I'm sitting in a library in Portland, Oregon.
Actually I'm sitting in Ledding Library, which is in Milwaukie. I live in Milwaukie too, but I live so close to the line that if you address a letter to me you can write either Milwaukie or Portland on the envelope and the letter will reach me. I'm thinking the founding fathers (and mothers, if applicable) of “The Dogwood City of the West” (birthplace of the Bing cherry!) might wax peevish about that, but I'm assuming none are around to ask.
I love libraries. I love the relative hush of them (I say 'relative', because is it just here, or have people everywhere abandoned the habit of whispering in libraries? In my youth you ran the risk of having your gob smacked with the nearest periodical for talking at volume, yet some of the biggest moufs to be found these days belong to library staff!). I love to stroll the stacks in search of nothing specific and just let serendipity lead me to my choices, perhaps relaxing in a comfy chair afterward if I have time and no schedule to mind. Ledding Library is a quite nice place to hang, and if you want to take a break from your quaint and curious volumes, or you've roused from your nap (as is the case with the guy sitting by the window behind me), you may pause to step out to feed the ducks over by the sign that demands you not feed the ducks.
THE library is the Central Library in downtown Portland. A grand, echo-y building that is, a place that demands studiousness and shutting the Hell up. Wander those stacks with reverence, work those thighs and calves to explore every floor, every shelf. Maybe it's just me, but I think libraries like this one should be approached as one would a church. You don't play hide-and-seek in a church, now do you? Well, this is Portland, so perhaps some people do. Of course some people do.
Now, a personal opinion: Bookstores shouldn't be like libraries.
Libraries are about preserving, archiving, sharing. Bookstores are about commerce, selling the written (and these days the spoken) word, and all the wares associated with it. New glossy covers, and posters of the movies made from, or at least “inspired by”, popular novels, and coffee cups, and t-shirts, and all manner of kuh-nick kuh-nacks featuring titles and artwork of said popular novels. Bookstores should have the atmosphere of the bazaar, you should expect to see a fez here and there.
You aren't going to find that atmosphere at a mall bookstore. How weird is that? The mall bookstores I've visited are meek little stalls with chin-high prissy-neat little shelves and one counter behind which bored glum cashiers dwell. Bah. Go instead to Powell's City of Books. That's a bookstore, one whole city block of a bookstore! Serious, girthsome bookshelves, the top tiers of which threaten nosebleeds. Busy and sometimes cranky staff (watch out for that guy stationed near the Bibles!). Waves of book seekers surging through the aisles, creating hipster eddies and scholarly undertows. I was trapped in an aisle for twenty minutes once, when a herd of sci-fi fans sealed both ends. I survived by keeping my hands at my sides and averting my eyes from any new titles, lest I be perceived as a threat.

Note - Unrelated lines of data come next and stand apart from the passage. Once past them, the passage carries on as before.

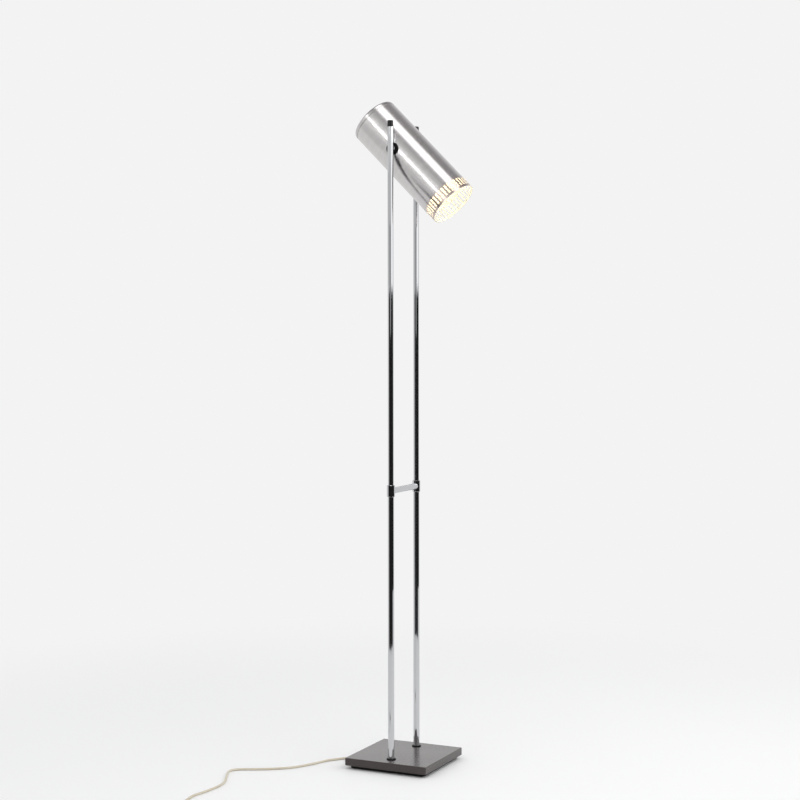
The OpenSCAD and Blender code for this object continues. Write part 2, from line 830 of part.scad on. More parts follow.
module bulb_glass() {
    color("white")
    in_shade() rotate_extrude() polygon(concat(
        bulb_outline(0),
        [[bulb_neck_r, bulb_neck_at + slip], [bulb_neck_r - glass_t, bulb_neck_at + slip]],
        [for (i = [len(bulb_outline(0)) - 1 : -1 : 0]) bulb_outline(glass_t)[i]]
    ));
}

module shade_lead() {
    color(gold_flex) in_shade() sweep(centres(shade_route), lead_d, 8, [0, -1, 0], [0, 0, 1], [1, 0, 0]);
}

// ---- the lamp ----

base_plate();
plinth();
base_felt();
plinth_screws();
foot_ring(front);  // foot_ring_front
foot_ring(back);  // foot_ring_back
foot_plugs();
foot_nipples();
foot_nuts();
foot_washers();
outer_tube(front);  // outer_tube_front
outer_tube(back);  // outer_tube_back
collar(front);  // collar_front
collar(back);  // collar_back
friction_bush(front);  // friction_bush_front
friction_bush(back);  // friction_bush_back
crossbar();
terminal_block();
cord_anchor();
wiring_screws();
base_lead();
cord_end();
mains_cord();
switch_base();
switch_cover();
switch_rocker();
link_cord();
cord_coil();
plug_cord();
plug_body();
plug_pins();
inner_tube(front);  // inner_tube_front
inner_tube(back);  // inner_tube_back
guide_bush(front);  // guide_bush_front
guide_bush(back);  // guide_bush_back
tube_cap(front);  // tube_cap_front
tube_cap(back);  // tube_cap_back
pivot_insert(front);  // pivot_insert_front
pivot_insert(back);  // pivot_insert_back
pivot_screw(front);  // pivot_screw_front
pivot_screw(back);  // pivot_screw_back
pivot_washers();
spring_washers();
tube_lead();
coiled_lead();
shade_shell();
shade_lid();
pivot_disc(front);  // pivot_disc_front
pivot_disc(back);  // pivot_disc_back
saddle_spacers();
holder_bracket();
holder_nipple();
holder_nut();
holder_cap();
holder_barrel();
thread_shell();
bulb_glass();
bulb_cap();
shade_lead();
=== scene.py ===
# Telescopic floor lamp: the finish of every piece, its cord at full length, and a plain pale studio round it.
# Metres, in the lamp's own frame: the floor is z = 0, the tubes stand along Y, the shade points to +X.

import math

import bpy
import numpy as np
from mathutils import Matrix, Vector


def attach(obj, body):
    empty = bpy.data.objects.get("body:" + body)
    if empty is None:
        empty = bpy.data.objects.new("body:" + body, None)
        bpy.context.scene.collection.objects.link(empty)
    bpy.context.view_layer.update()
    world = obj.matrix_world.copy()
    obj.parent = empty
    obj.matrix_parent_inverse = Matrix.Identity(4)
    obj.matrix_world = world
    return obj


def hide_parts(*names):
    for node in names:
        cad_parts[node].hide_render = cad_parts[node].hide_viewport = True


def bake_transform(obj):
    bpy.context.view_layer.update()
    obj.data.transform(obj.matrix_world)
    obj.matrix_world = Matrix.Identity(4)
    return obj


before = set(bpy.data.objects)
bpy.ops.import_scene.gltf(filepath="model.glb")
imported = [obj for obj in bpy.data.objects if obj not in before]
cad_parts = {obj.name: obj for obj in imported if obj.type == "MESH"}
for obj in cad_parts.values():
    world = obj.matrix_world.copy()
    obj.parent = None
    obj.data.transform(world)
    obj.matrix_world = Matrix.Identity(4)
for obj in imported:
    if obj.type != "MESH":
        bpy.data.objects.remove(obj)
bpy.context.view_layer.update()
scene = bpy.context.scene
scene.view_settings.view_transform = "Standard"

# ---------------------------------------------------------------------------
# Camera
# A long lens at two thirds of the lamp's height, some 26 degrees to the right
# of the tubes' own plane, tipped slightly down.
# ---------------------------------------------------------------------------

camera_place = (1.6441, -3.4446, 0.9881)
camera_turn = math.radians(25.640)    # from +Y towards -X
camera_tip = math.radians(-2.401)
camera_roll = math.radians(-0.068)
focal_px = 1693.3
photo_px = 800
sensor_mm = 36

look = Vector((
    -math.sin(camera_turn) * math.cos(camera_tip),
    math.cos(camera_turn) * math.cos(camera_tip),
    math.sin(camera_tip),
))
level = Vector((math.cos(camera_turn), math.sin(camera_turn), 0))
upright = level.cross(look)
right = level * math.cos(camera_roll) + upright * math.sin(camera_roll)
top = upright * math.cos(camera_roll) - level * math.sin(camera_roll)

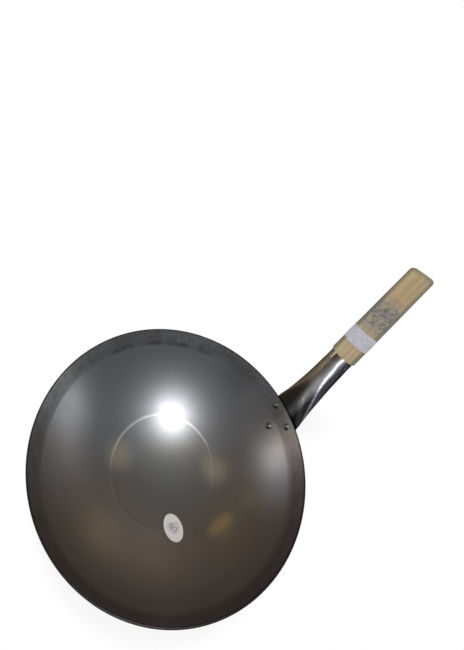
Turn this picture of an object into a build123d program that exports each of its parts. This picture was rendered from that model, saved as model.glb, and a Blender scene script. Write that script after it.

One of the best things about Powell's is the many many well-loved, lived-in books. Yeah, the shiny new ones are there and prominently displayed, but those volumes and tomes haven't lived lives in other hands. I dig finding notes in the margins, the passages that engaged a prior reader so much that he or she painted them with Hi-Liter, the bindings and covers softened by time and attention. This is a bit odd, given that I tend to treat my own books as if they'll detonate at the least crease. Perhaps it's because I value the culture of reading even more than the books themselves, and the readers who loved a book and sent it off to live with others who love them too.
I may own an e-reader one day. I may have to. I doubt I'll love it.